Muse is the Hellenic root from which music, musician and museum [muse-house] derive. Orpheus famously tried to serenade the Descender, keeper of the dead, to return his darling muse to the world of the living to no avail—yet she remained his muse. I will return to this in closing, the special power of the female muse, rather than to apologize for not emulating women and striving to be more womanly, a striving that strikes me as hideously gender appropriative.

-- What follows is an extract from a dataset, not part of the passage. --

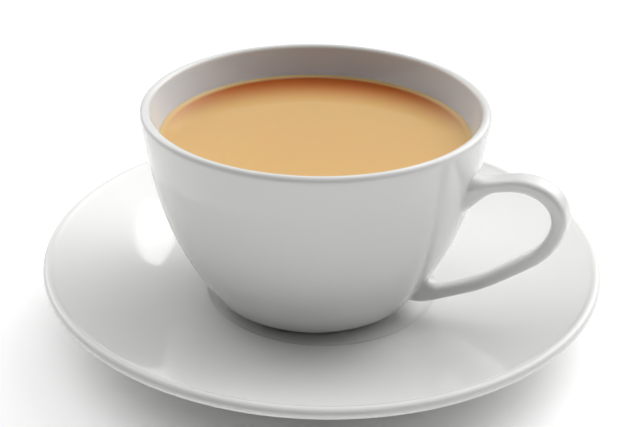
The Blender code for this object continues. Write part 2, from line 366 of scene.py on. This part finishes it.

If you, my honored reader, have written in a comment or question, or even berated me for being an ivory privilegeite or an ebony-lover, depending on your color of mind, than you have been for at least the length of time I spent writing the resulting article, my primary muse, and have thence rejoined the mumbling, whispering, humming, cursing, laughing, raging, sneering, ranting, agreeing, disliking, jeering and even praying muses crowding the low-rent amphitheater of my failing mind. Every work of fiction or nonfiction I write, no matter how short or long, deep or shallow is written with a certain one of you in the forefront of my writing mind as a specific address to that one imagined reader, as well as a general address to the receding rest.
When I think of Ishmael as I write, he is standing on a mountain looking at the heavens, telling me what planet or star that shines above the gnarled end of his trigger finger presiding over our conclave and wondering in that halting high country cadence what I’ll think.
Riley, sits tumbling a whisky glass in his weathered hand among his sabers, hoping I don’t put my foot all the way down my throat and get hauled away be the men who don’t play.
Mescaline Franklin snarls at our fallen gods as he shakes his fists at their betrayers, hoping I don’t indict more crooks than his hall of shame has meat hooks.
Little Emma looks at me narrow-eyed, hands on little hips and grins, just knowing that we’ll find a way to outwit the grownups once and for all…
The thing that every attempt to reach a muse in my mind has in common is failure, which is why the most powerful muses of mine are female, one of them a tiny girl child, for the simple fact that the failure is more in-depth, more hopelessly profound and feels less like some misunderstood, mischaracterized or wrongly-taken sound I might have attempted to reach my unknowable opposite with. In other words, when the process works, the hopelessness of it all might just accomplish by accident what I meant.
Perhaps the most non-fiction wordage I produce outside of historic research is the revisiting of a conversation I have had with a friend, a man who has posited a question or proposition which I have inevitably failed to satisfactorily answer or addressed in our discussion, to which I later apply my writing mind, it working far better than my talking mind. Hence my most highly regarded essays are often part of an unfinished or even failed dialogue with a correspondent or friend.
This brings us to the place dominated by my second-most potent muses, the women in my life who I have loved or whom I have come to fancy are my judge. Much of my fiction is directed at these fair souls—even the ones who hate me for the pain I’ve caused them in not giving up my writing for their affection. Women, lost, missed, unattainable, pissed and unfathomable all float like asking faces in the well of thoughts in which stories are forged.
But even they are not the most compelling of my muses, foremost of whom is that lost and lonely boy, who always took time to wonder but always seemed to blunder, who I coldly murdered on Putty Hill Road, in Baltimore County, Maryland in the summer of 1975. I still wonder, when I write a weird tale, if he would like it if he had survived our cruel encounter.
So, for me at least, the impossibility of seamless communication with my tender opposite, the ghost of an innocent, or with the hard question posited by a masculine countertype, all power my drive for expression for the very reason that I am unable to be Them and This in the same understanding moment. For this writer a muse is an unheard voice that asks silently, listens impatiently and awaits breathlessly the answer that never completely comes into the house of ideas they have summoned from the struggling minds of creatures like me.